The problem
Each line below should be reproduced without any alteration.

★ ★ ★ ★ ★

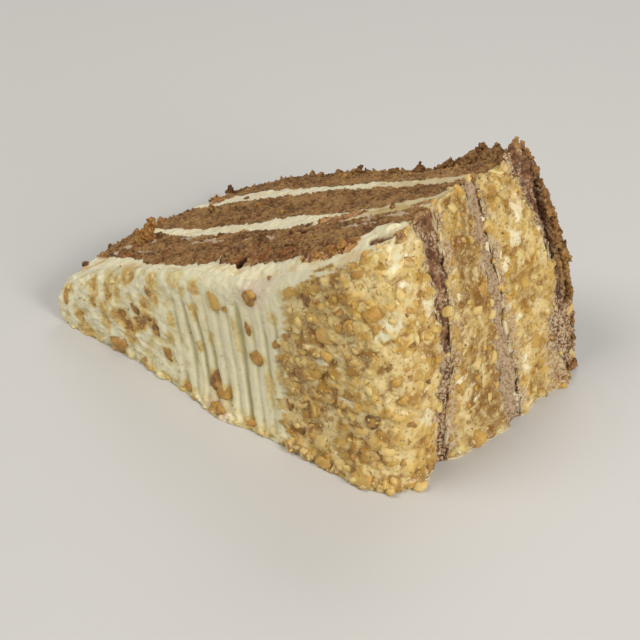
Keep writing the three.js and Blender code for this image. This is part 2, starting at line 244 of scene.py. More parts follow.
frosting_to_top_sponge = meeting(
    line_through((20, 17), (31, 15), (46, 8.6), (74, 6.8), (98, 8.4), (108, 9.8), (115, 19.5)), 112,
    up_the_side((0, 16.5), (0.3, 17.8), (0.5, 19.8), (0.7, 19.5), (0.86, 18.5), (1, 19)), 3,
    spikes=((27, 0.8, 1.4), (36, 0.9, 1.2), (56.5, 1.2, 1.2), (62.5, 1.6, 2.6), (64.3, 2.2, 1.1),
            (67.5, 1, 0.8), (69.2, 1.1, 0.7), (76.5, 1.1, 1), (79.5, 0.9, 0.8), (84, 0.8, 1.6)))
top_sponge_to_upper_filling = meeting(
    line_through((24, 34), (40, 31.6), (50, 31), (63, 29.4), (69, 28.4), (86, 28), (98, 27.6),
                 (118, 30)), side_start,
    up_the_side((0, 22.5), (0.28, 22), (0.47, 24.5), (0.67, 25.5), (0.81, 26.8), (1, 28.5)), 5,
    spikes=((44, -1, 1.6), (53, 1.8, 2.4), (70, -0.9, 1.4)), ragged_from=64)
upper_filling_to_middle_sponge = meeting(
    line_through((16, 37.6), (30, 38.8), (39, 38), (50, 36.9), (65, 37), (80, 35.4), (95, 34.8),
                 (118, 37.4)), side_start,
    up_the_side((0, 45), (0.33, 45.2), (0.53, 45.8), (0.74, 44.2), (1, 46.2)), 7,
    spikes=((50, 1, 1.2), (61, 2.6, 0.9), (66, 1.2, 1), (72.5, 1.8, 1.3)), ragged_from=62)
middle_sponge_to_lower_filling = meeting(
    line_through((19, 60.8), (46, 59.2), (63, 58), (88, 53.3), (104, 50), (120, 47)), side_start,
    up_the_side((0, 52.5), (0.28, 52), (0.5, 50.8), (0.71, 50), (1, 52)), 9)
lower_filling_to_bottom_sponge = meeting(
    line_through((14, 70), (31, 70), (45, 67), (72, 61), (102, 55), (120, 54)), 108,
    up_the_side((0, 75), (0.13, 73.2), (0.23, 70), (0.31, 72), (0.4, 77), (0.53, 78), (0.77, 73),
                (1, 72)), 11)


def base_of_cake(reach, turn):
    return np.full(np.broadcast(reach, turn).shape, float(cake_height))


def combed_face(reach, turn):
    """The combed face without its ridges: a rounded shoulder, a foot that bulges, and an edge
    that rolls over into the upper cut."""
    over_shoulder = np.clip((reach - rim_radius + rim_round_reach) / rim_round_reach, 0, 1)
    shoulder = rim_round_drop * (1 - np.sqrt(1 - over_shoulder ** 2))
    foot = foot_bulge * (1 - turn) ** 5 * smoothstep(reach, 30, 60)
    foot = foot + foot_heap * (1 - turn) ** 9 * np.exp(-((reach - 65) / 8) ** 2)
    roll = (lerp(tip_roll, edge_roll, smoothstep(reach, 24, 62))
            * (1 + 0.3 * uneven(reach * 0.6, 2.0, 17)))
    arc_reach, sweep = arc_at(reach)
    over_edge = np.clip(1 - (1 - turn) * (arc_reach * sweep) / roll, 0, 1)
    rolled = roll * (1 - np.sqrt(1 - over_edge ** 2)) * (1 - smoothstep(reach, 104, 116))
    return shoulder - foot + rolled


# ---- the nut coat ----

bare_spots = (     # cream without nuts, as reach, turn, y and size
    (118, 0.7, 4, 4.5), (122, 0.17, 19, 5), (122, 0.27, 12, 4), (122, 0.7, 15, 3),
    (122, 0.83, 9, 3), (122, 0.53, 1, 3.5), (122, 0.69, 62, 4.5), (122, 0.8, 68, 4),
    (122, 0.64, 53.5, 4), (122, 0.22, 57, 4.5), (122, 0.06, 54, 4),
    (122, 0.24, 80, 4), (122, 0.06, 82, 4), (121, 0.97, 8, 6), (113, 0.99, 5, 4))


def nut_edge(turn):
    """The nuts come this far in over the combed face, less far towards the upper cut."""
    edge = np.interp(turn, (0, 0.4, 0.62, 0.82, 0.92, 0.97, 1), (87, 88.5, 90, 93, 96, 99, 112))
    return edge + 2 * uneven(turn * 60, 1.0, 4) + 1.5 * uneven(turn * 170, 7.0, 5)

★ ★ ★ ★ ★

Finished task
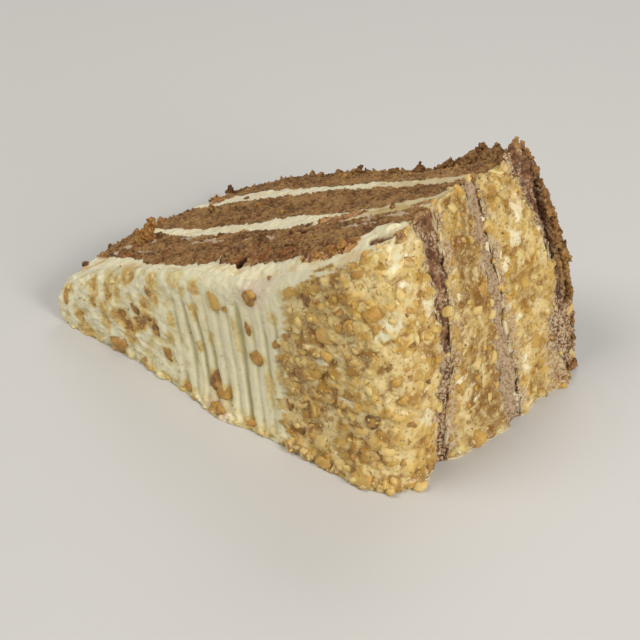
Keep writing the three.js and Blender code for this image. This is part 2, starting at line 244 of scene.py. More parts follow.
frosting_to_top_sponge = meeting(
    line_through((20, 17), (31, 15), (46, 8.6), (74, 6.8), (98, 8.4), (108, 9.8), (115, 19.5)), 112,
    up_the_side((0, 16.5), (0.3, 17.8), (0.5, 19.8), (0.7, 19.5), (0.86, 18.5), (1, 19)), 3,
    spikes=((27, 0.8, 1.4), (36, 0.9, 1.2), (56.5, 1.2, 1.2), (62.5, 1.6, 2.6), (64.3, 2.2, 1.1),
            (67.5, 1, 0.8), (69.2, 1.1, 0.7), (76.5, 1.1, 1), (79.5, 0.9, 0.8), (84, 0.8, 1.6)))
top_sponge_to_upper_filling = meeting(
    line_through((24, 34), (40, 31.6), (50, 31), (63, 29.4), (69, 28.4), (86, 28), (98, 27.6),
                 (118, 30)), side_start,
    up_the_side((0, 22.5), (0.28, 22), (0.47, 24.5), (0.67, 25.5), (0.81, 26.8), (1, 28.5)), 5,
    spikes=((44, -1, 1.6), (53, 1.8, 2.4), (70, -0.9, 1.4)), ragged_from=64)
upper_filling_to_middle_sponge = meeting(
    line_through((16, 37.6), (30, 38.8), (39, 38), (50, 36.9), (65, 37), (80, 35.4), (95, 34.8),
                 (118, 37.4)), side_start,
    up_the_side((0, 45), (0.33, 45.2), (0.53, 45.8), (0.74, 44.2), (1, 46.2)), 7,
    spikes=((50, 1, 1.2), (61, 2.6, 0.9), (66, 1.2, 1), (72.5, 1.8, 1.3)), ragged_from=62)
middle_sponge_to_lower_filling = meeting(
    line_through((19, 60.8), (46, 59.2), (63, 58), (88, 53.3), (104, 50), (120, 47)), side_start,
    up_the_side((0, 52.5), (0.28, 52), (0.5, 50.8), (0.71, 50), (1, 52)), 9)
lower_filling_to_bottom_sponge = meeting(
    line_through((14, 70), (31, 70), (45, 67), (72, 61), (102, 55), (120, 54)), 108,
    up_the_side((0, 75), (0.13, 73.2), (0.23, 70), (0.31, 72), (0.4, 77), (0.53, 78), (0.77, 73),
                (1, 72)), 11)


def base_of_cake(reach, turn):
    return np.full(np.broadcast(reach, turn).shape, float(cake_height))


def combed_face(reach, turn):
    """The combed face without its ridges: a rounded shoulder, a foot that bulges, and an edge
    that rolls over into the upper cut."""
    over_shoulder = np.clip((reach - rim_radius + rim_round_reach) / rim_round_reach, 0, 1)
    shoulder = rim_round_drop * (1 - np.sqrt(1 - over_shoulder ** 2))
    foot = foot_bulge * (1 - turn) ** 5 * smoothstep(reach, 30, 60)
    foot = foot + foot_heap * (1 - turn) ** 9 * np.exp(-((reach - 65) / 8) ** 2)
    roll = (lerp(tip_roll, edge_roll, smoothstep(reach, 24, 62))
            * (1 + 0.3 * uneven(reach * 0.6, 2.0, 17)))
    arc_reach, sweep = arc_at(reach)
    over_edge = np.clip(1 - (1 - turn) * (arc_reach * sweep) / roll, 0, 1)
    rolled = roll * (1 - np.sqrt(1 - over_edge ** 2)) * (1 - smoothstep(reach, 104, 116))
    return shoulder - foot + rolled


# ---- the nut coat ----

bare_spots = (     # cream without nuts, as reach, turn, y and size
    (118, 0.7, 4, 4.5), (122, 0.17, 19, 5), (122, 0.27, 12, 4), (122, 0.7, 15, 3),
    (122, 0.83, 9, 3), (122, 0.53, 1, 3.5), (122, 0.69, 62, 4.5), (122, 0.8, 68, 4),
    (122, 0.64, 53.5, 4), (122, 0.22, 57, 4.5), (122, 0.06, 54, 4),
    (122, 0.24, 80, 4), (122, 0.06, 82, 4), (121, 0.97, 8, 6), (113, 0.99, 5, 4))


def nut_edge(turn):
    """The nuts come this far in over the combed face, less far towards the upper cut."""
    edge = np.interp(turn, (0, 0.4, 0.62, 0.82, 0.92, 0.97, 1), (87, 88.5, 90, 93, 96, 99, 112))
    return edge + 2 * uneven(turn * 60, 1.0, 4) + 1.5 * uneven(turn * 170, 7.0, 5)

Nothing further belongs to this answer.